Something even the prophet cannot predict

However, there is an alternative, the source suggested. NASA presently has a vehicle it has deemed safe enough to launch humans into space and back. That's SpaceX's Crew Dragon spacecraft, which launches on the rocket that owns the world record for the longest streak of successful launches—the Falcon 9. By the mid-2020s, Crew Dragon will already have launched humans into space dozens of times.

The safest and lowest-cost means of completing an Artemis mission to the Moon, therefore, may involve four astronauts launching to a fairly high altitude in low-Earth orbit on Crew Dragon and rendezvousing with a fully fueled Starship. The astronauts would then fly to the Moon, land, and come back to rendezvous with Crew Dragon in Earth orbit. They would then splash down on Earth inside Dragon.

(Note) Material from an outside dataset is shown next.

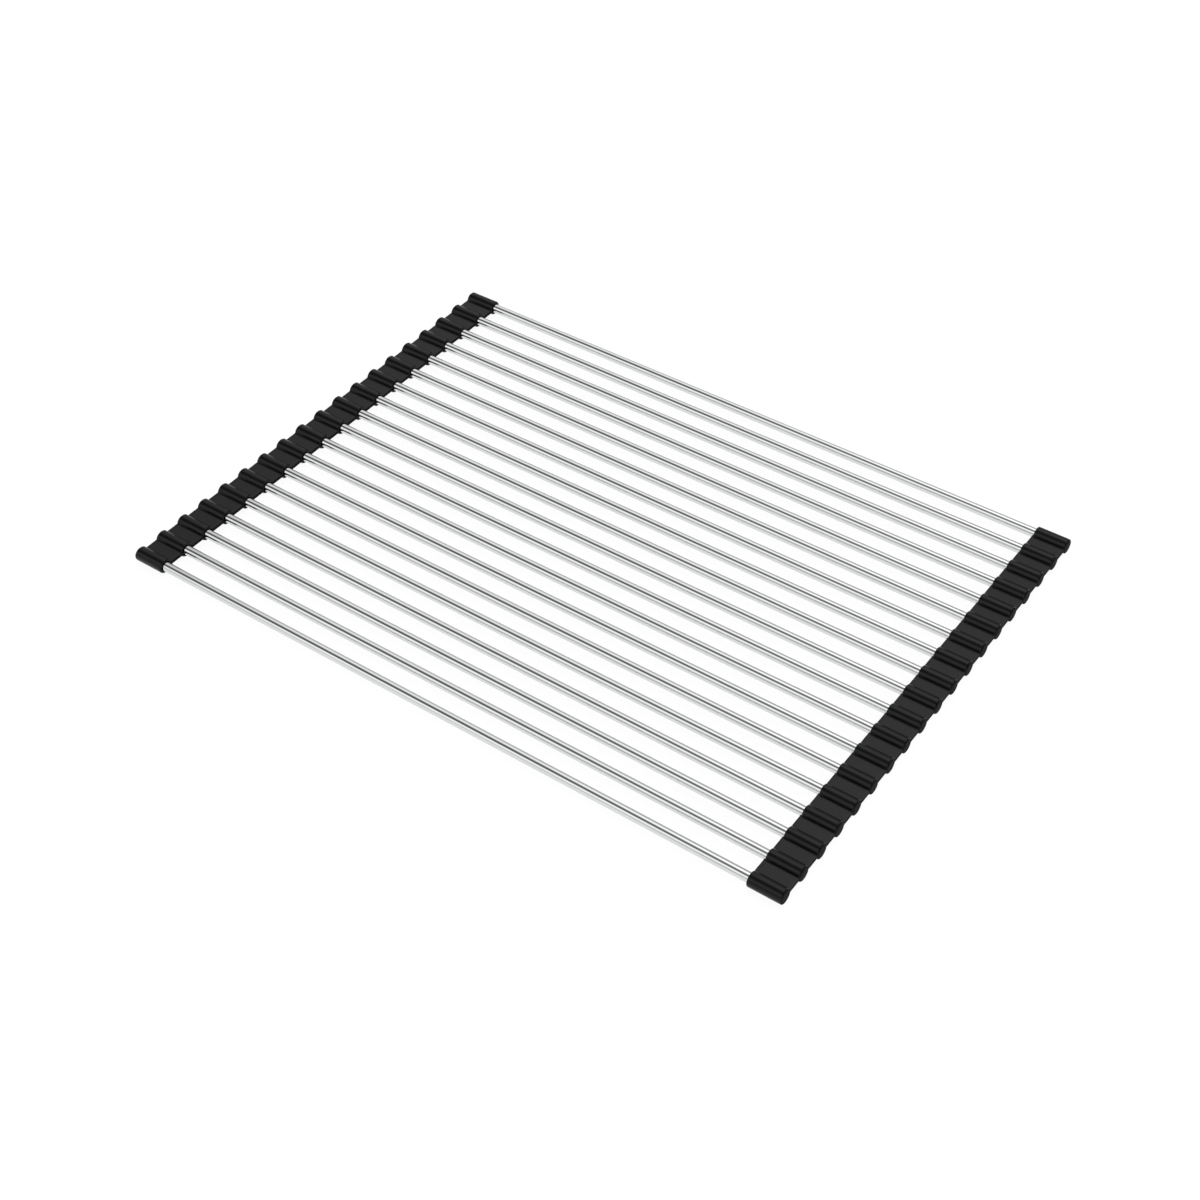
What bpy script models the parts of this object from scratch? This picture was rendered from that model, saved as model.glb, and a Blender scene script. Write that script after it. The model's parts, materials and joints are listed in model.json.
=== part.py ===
"""Roll-up dish drying rack: steel tubes held at both ends by moulded silicone strips.

Metres, +Z up. The rods run along X, and link 1 is the farthest one in +Y. The rack lies flat on
z = 0, with its middle on x = y = 0. Each strip is one row of sleeves joined by thin flat webs, and
bends along the middle of each web, so each link is a rod with one sleeve segment on each end.
"""

import math

import bmesh
import bpy
from mathutils import Vector

# The rack as a whole
ROD_COUNT = 19
ROD_PITCH = 0.0205
CLEAR_SPAN = 0.472  # bare rod between the mouths of its two sleeves

# Rods
ROD_DIAMETER = 0.0070
ROD_WALL = 0.0005
ROD_SIDES = 16

# Sleeves
SLEEVE_LENGTH = 0.0241
SLEEVE_RADIUS = 0.00535
LAND_WIDTH = 0.0030  # flat strip under each sleeve, on which the rack stands
LIP_ROUNDING = 0.0012
RIM_ROUNDING = 0.0010
STEP_LENGTH = 0.0008  # the last stretch before the outer end, where the upper half is lower
STEP_DEPTH = 0.0004
STEP_RUN = 0.0002
UPPER_STEPS = 8
LOWER_STEPS = 4

# Sockets
SOCKET_CLEARANCE = 0.0003
SOCKET_END_WALL = 0.0040
ROD_END_CLEARANCE = 0.0003

# Webs
WEB_THICKNESS = 0.0024
WEB_OUTER_SETBACK = 0.0003
WEB_MOUTH_OVERHANG = 0.0009  # how far the webs reach past the mouths, towards the rack's middle
HINGE_SEAM = 0.0003
TIGHTEST_BEND_DEG = 64.0  # the V on each hinge line leaves room for this bend, up or down

# Sizes that follow from those above
ROD_RADIUS = ROD_DIAMETER / 2
LAND_HALF_ANGLE = math.asin(LAND_WIDTH / 2 / SLEEVE_RADIUS)
AXIS_HEIGHT = SLEEVE_RADIUS * math.cos(LAND_HALF_ANGLE)
SOCKET_RADIUS = ROD_RADIUS + SOCKET_CLEARANCE
SOCKET_DEPTH = SLEEVE_LENGTH - SOCKET_END_WALL
ROD_LENGTH = CLEAR_SPAN + 2 * (SOCKET_DEPTH - ROD_END_CLEARANCE)
WEB_ROOT = SOCKET_RADIUS / 2
WEB_REACH = (ROD_PITCH - HINGE_SEAM) / 2


def make_material(name, color, roughness, metallic):
    """A Principled material of one plain colour."""
    material = bpy.data.materials.new(name)
    material.use_nodes = True
    shader = material.node_tree.nodes["Principled BSDF"]
    shader.inputs["Base Color"].default_value = (*color, 1.0)
    shader.inputs["Roughness"].default_value = roughness
    shader.inputs["Metallic"].default_value = metallic
    return material


def ring(x, radius, sides):
    """Points of a circle across X, about the X axis."""
    points = []
    for step in range(sides):
        angle = math.tau * (step + 0.5) / sides
        points.append(Vector((x, radius * math.cos(angle), radius * math.sin(angle))))
    return points


def skin(name, sections, closed=False):
    """A mesh over rings of points: capped at both ends, or joined end to end when closed."""
    bm = bmesh.new()
    rows = [[bm.verts.new(point) for point in section] for section in sections]
    pairs = list(zip(rows, rows[1:]))
    if closed:
        pairs.append((rows[-1], rows[0]))
    else:
        bm.faces.new(rows[0])
        bm.faces.new(rows[-1])
    for row, following in pairs:
        for index in range(len(row)):
            before = index - 1
            bm.faces.new((row[before], row[index], following[index], following[before]))
    bmesh.ops.recalc_face_normals(bm, faces=bm.faces)
    mesh = bpy.data.meshes.new(name)
    bm.to_mesh(mesh)
    bm.free()
    return mesh


def rod_mesh():
    """A straight tube along X, open at both ends."""
    end = ROD_LENGTH / 2
    bore = ROD_RADIUS - ROD_WALL
    places = [(-end, ROD_RADIUS), (end, ROD_RADIUS), (end, bore), (-end, bore)]
    return skin("rod", [ring(x, radius, ROD_SIDES) for x, radius in places], closed=True)


def rounded(distance, length):
    """Rises from 0 to 1 over length like a quarter circle."""
    share = min(max(distance / length, 0.0), 1.0)
    return math.sqrt(1.0 - (1.0 - share) ** 2)


def sleeve_section(s):
    """Outline of the sleeve at s from its outer end: round, with a lower upper half at the step."""
    lip = LIP_ROUNDING * (1.0 - rounded(SLEEVE_LENGTH - s, LIP_ROUNDING))
    rim = RIM_ROUNDING * (1.0 - rounded(s, RIM_ROUNDING))
    step = STEP_DEPTH if s <= STEP_LENGTH else 0.0
    radius = SLEEVE_RADIUS - lip - rim
    top = radius - step
    upper = [math.pi * count / UPPER_STEPS for count in range(UPPER_STEPS + 1)]
    side = (math.pi / 2 - LAND_HALF_ANGLE) / LOWER_STEPS
    lower = [math.pi + side * count for count in range(1, LOWER_STEPS + 1)]
    lower += [math.tau - side * count for count in range(LOWER_STEPS, 0, -1)]
    points = [(radius * math.cos(angle), top * math.sin(angle)) for angle in upper]
    points += [(radius * math.cos(angle), radius * math.sin(angle)) for angle in lower]
    return [Vector((s, y, z)) for y, z in points]


def sleeve_stations():
    """Distances from the outer end at which the sleeve's outline changes."""
    lip_start = SLEEVE_LENGTH - LIP_ROUNDING
    stations = [0.0, RIM_ROUNDING / 4, STEP_LENGTH, STEP_LENGTH + STEP_RUN]
    return stations + [lip_start, lip_start + LIP_ROUNDING * 3 / 4, SLEEVE_LENGTH]


def web_mesh(side):
    """Half a web from inside the sleeve to its hinge line, where it ends in a V."""
    half = WEB_THICKNESS / 2
    bevel = half * math.tan(math.radians(TIGHTEST_BEND_DEG / 2))
    shoulder = WEB_REACH - bevel
    outline = [(WEB_ROOT, -half), (shoulder, -half), (WEB_REACH, 0.0), (shoulder, half), (WEB_ROOT, half)]
    ends = (WEB_OUTER_SETBACK, SLEEVE_LENGTH + WEB_MOUTH_OVERHANG)
    return skin("web", [[Vector((x, side * y, z)) for y, z in outline] for x in ends])


def socket_mesh():
    """The blind hole for the rod, with an overrun through the mouth."""
    ends = (SOCKET_END_WALL, SLEEVE_LENGTH + SOCKET_DEPTH)
    return skin("socket", [ring(x, SOCKET_RADIUS, ROD_SIDES) for x in ends])


def combine(mesh, others, operation):
    """The mesh after a Boolean with each of the others, as a new mesh."""
    for other in others:
        base = bpy.data.objects.new("base", mesh)
        tool = bpy.data.objects.new("tool", other)
        for item in (base, tool):
            bpy.context.scene.collection.objects.link(item)
        boolean = base.modifiers.new("boolean", "BOOLEAN")
        boolean.operation = operation
        boolean.object = tool
        graph = bpy.context.evaluated_depsgraph_get()
        mesh = bpy.data.meshes.new_from_object(base.evaluated_get(graph))
        for item in (base, tool):
            bpy.data.objects.remove(item)
    return mesh


def sleeve_mesh(web_sides):
    """A sleeve from x = 0 at its outer end to its mouth in +X, with half webs on the given sides."""
    body = skin("sleeve", [sleeve_section(s) for s in sleeve_stations()])
    body = combine(body, [web_mesh(side) for side in web_sides], "UNION")
    return combine(body, [socket_mesh()], "DIFFERENCE")


def add_empty(name, location, parent):
    """An empty that carries a link, on the hinge line about which the link turns."""
    empty = bpy.data.objects.new(name, None)
    empty.location = location
    empty.parent = parent
    bpy.context.scene.collection.objects.link(empty)
    return empty


def add_piece(name, mesh, material, parent, location):
    """A named piece on its link, shaded smooth with sharp edges kept."""
    piece = bpy.data.objects.new(name, mesh)
    if not mesh.materials:
        mesh.materials.append(material)
    piece.location = location
    piece.parent = parent
    bpy.context.scene.collection.objects.link(piece)
    mesh.shade_smooth()
    mesh.set_sharp_from_angle(angle=math.radians(35.0))
    return piece


def build_rack():
    """The chain of links, each carried by the one before it."""
    steel = make_material("polished_stainless_steel", (0.72, 0.73, 0.75), 0.18, 1.0)
    silicone = make_material("black_silicone", (0.016, 0.016, 0.018), 0.5, 0.0)
    rod = rod_mesh()
    both, far, near = (1.0, -1.0), (1.0,), (-1.0,)
    sleeves = {sides: sleeve_mesh(sides) for sides in (both, far, near)}

    half_rack = ROD_PITCH * (ROD_COUNT - 1) / 2
    outer_end = CLEAR_SPAN / 2 + SLEEVE_LENGTH
    link = None
    for number in range(1, ROD_COUNT + 1):
        if link is None:
            start = Vector((0.0, half_rack, AXIS_HEIGHT))
            middle = Vector((0.0, 0.0, 0.0))
        else:
            start = Vector((0.0, middle.y - ROD_PITCH / 2, 0.0))
            middle = Vector((0.0, -ROD_PITCH / 2, 0.0))
        link = add_empty(f"link_{number:02d}_hinge", start, link)

        # A turned sleeve has its far web on the near side, so its sides are swapped
        left_sides, right_sides = both, both
        if number == 1:
            left_sides, right_sides = near, far
        elif number == ROD_COUNT:
            left_sides, right_sides = far, near
        offset = Vector((outer_end, 0.0, 0.0))
        add_piece(f"rod_{number:02d}", rod, steel, link, middle)
        add_piece(f"left_sleeve_{number:02d}", sleeves[left_sides], silicone, link, middle - offset)
        turned = sleeves[right_sides]
        right = add_piece(f"right_sleeve_{number:02d}", turned, silicone, link, middle + offset)
        right.rotation_euler.z = math.pi


for leftover in list(bpy.data.objects):
    bpy.data.objects.remove(leftover)
build_rack()
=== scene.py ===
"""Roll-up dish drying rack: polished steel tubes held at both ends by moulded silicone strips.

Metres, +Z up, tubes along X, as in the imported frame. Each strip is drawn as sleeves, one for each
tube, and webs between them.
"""

import json
import math

import bpy
import numpy as np
from bpy.props import FloatProperty, FloatVectorProperty, PointerProperty
from mathutils import Matrix, Vector

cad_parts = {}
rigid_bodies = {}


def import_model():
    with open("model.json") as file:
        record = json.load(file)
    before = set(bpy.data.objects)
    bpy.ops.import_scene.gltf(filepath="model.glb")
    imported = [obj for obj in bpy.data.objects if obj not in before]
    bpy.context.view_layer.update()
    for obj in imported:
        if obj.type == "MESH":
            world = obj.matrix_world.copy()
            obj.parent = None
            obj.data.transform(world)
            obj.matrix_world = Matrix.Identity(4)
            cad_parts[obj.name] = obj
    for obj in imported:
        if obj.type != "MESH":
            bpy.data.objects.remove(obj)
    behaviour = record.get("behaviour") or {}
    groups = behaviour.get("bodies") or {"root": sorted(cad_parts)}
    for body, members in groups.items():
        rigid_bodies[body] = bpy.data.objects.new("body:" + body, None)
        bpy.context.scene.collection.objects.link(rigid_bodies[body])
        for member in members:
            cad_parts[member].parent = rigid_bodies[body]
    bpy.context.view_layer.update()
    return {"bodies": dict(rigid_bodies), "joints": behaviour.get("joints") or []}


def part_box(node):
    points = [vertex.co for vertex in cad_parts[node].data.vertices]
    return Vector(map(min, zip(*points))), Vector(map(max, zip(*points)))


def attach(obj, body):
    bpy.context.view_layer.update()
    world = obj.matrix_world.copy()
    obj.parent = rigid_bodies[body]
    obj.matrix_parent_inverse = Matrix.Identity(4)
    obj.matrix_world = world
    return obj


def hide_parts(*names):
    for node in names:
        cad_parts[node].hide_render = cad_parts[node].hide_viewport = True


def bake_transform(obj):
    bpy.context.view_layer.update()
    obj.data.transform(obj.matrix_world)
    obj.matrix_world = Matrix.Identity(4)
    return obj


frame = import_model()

bl_info = {
    "name": "Roll-up dish drying rack",
    "version": (1, 0, 0),
    "blender": (4, 5, 0),
    "location": "View3D > Sidebar > Drying rack",
    "description": "Adds the tubes, sleeves, webs and studio of a roll-up drying rack",
    "category": "Add Mesh",
}

# Places and sizes that the frame gives
LINKS = sorted(frame["bodies"])
HINGES = sorted(frame["joints"], key=lambda joint: joint["child"])
SIDES = (("left", -1.0), ("right", 1.0))
PITCH = HINGES[0]["pos_m"][1] - HINGES[1]["pos_m"][1]
ROD_LOW, ROD_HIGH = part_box("rod_01")
SLEEVE_LOW, SLEEVE_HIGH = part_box("right_sleeve_01")
AXIS_HEIGHT = (ROD_HIGH.z + ROD_LOW.z) / 2
SLEEVE_RADIUS = SLEEVE_HIGH.z - AXIS_HEIGHT
INNER_X, OUTER_X = SLEEVE_LOW.x, SLEEVE_HIGH.x
STRIP_WIDTH = OUTER_X - INNER_X

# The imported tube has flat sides: its corners lie on the real tube, and its box is over the flats
ROD_SIDES = 16
ROD_RADIUS = (ROD_HIGH.z - ROD_LOW.z) / 2 / math.cos(math.pi / ROD_SIDES)

# How many points each curve is drawn with
TUBE_POINTS = 64
HALF_TURN_POINTS = 49  # round each half of a sleeve
RIM_POINTS = 9
CREASE_POINTS = 13
BODY_POINTS = 6
LIP_POINTS = 11
RECESS_POINTS = 9
EDGE_POINTS = 6
WIDTH_POINTS = 12  # across a web's flat
FILLET_POINTS = 6
BEND_POINTS = 10  # from a web's fillet to its middle
STATION_DECIMALS = 8  # places that agree to so many decimals of a metre are one place
SHARP_ANGLE = math.radians(38.0)  # edges over this angle aren't shaded smooth

# A Mix node's sockets for colours, by number because those for plain numbers have the same names
MIX_FIRST, MIX_SECOND, MIX_RESULT = 6, 7, 2

# The world's light: levels at angles in degrees, from the far horizon over the top to the near one
LIGHT_ACROSS = (
    (0.0, 0.12), (6.0, 0.1), (18.0, 0.12), (34.0, 0.6), (46.0, 1.4), (58.0, 2.25), (68.0, 2.2),
    (80.0, 1.25), (94.0, 0.32), (108.0, 0.2), (118.0, 0.4), (130.0, 1.25), (144.0, 1.5),
    (156.0, 0.8), (170.0, 0.25),
)
LIGHT_SLANTING = (
    (0.0, 0.5), (6.0, 0.55), (14.0, 0.6), (34.0, 0.78), (46.0, 1.1), (62.0, 1.2), (70.0, 1.0),
    (80.0, 0.5), (94.0, 0.12), (110.0, 0.07), (118.0, 0.18), (130.0, 1.0), (144.0, 1.4),
    (158.0, 1.0), (172.0, 0.75),
)
LIGHT_ALONG = (
    (0.0, 0.3), (14.0, 0.4), (34.0, 0.45), (46.0, 0.55), (62.0, 0.75), (70.0, 0.7),
    (80.0, 0.4), (94.0, 0.12), (110.0, 0.07), (118.0, 0.18), (130.0, 0.9), (144.0, 1.2),
    (158.0, 0.8), (172.0, 0.45),
)
BELOW = (-180.0, -1.0)  # angles between which the light is the plain one from below
SLANTING_BAND = (0.12, 0.48)  # where light across the tubes turns into slanting light, as a size of X
ALONG_BAND = (0.52, 0.64)  # where slanting light turns into light along the tubes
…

This architecture is less risky because it doesn't involve launching on SLS, nor does it require two rendezvous and dockings in lunar orbit, far from Earth. The crew would only spend a couple of more days aboard Starship than they would during the existing Artemis III plan, so Starship life support should be up to the task. If you care about costs, this plan also excludes the $4.1 billion launch cost of Orion and the SLS rocket and substitutes Crew Dragon, which would be on the order of one-twentieth of the cost.

Whether this actually happens will come down to execution—which of SLS, Orion, and Starship can demonstrate safe spaceflight?—and politics. When going before lawmakers, it will be difficult for NASA to sell a SpaceX-only lunar mission. But at some point, pragmatism may trump politics.

Alas, these are variables that even the space prophet cannot predict.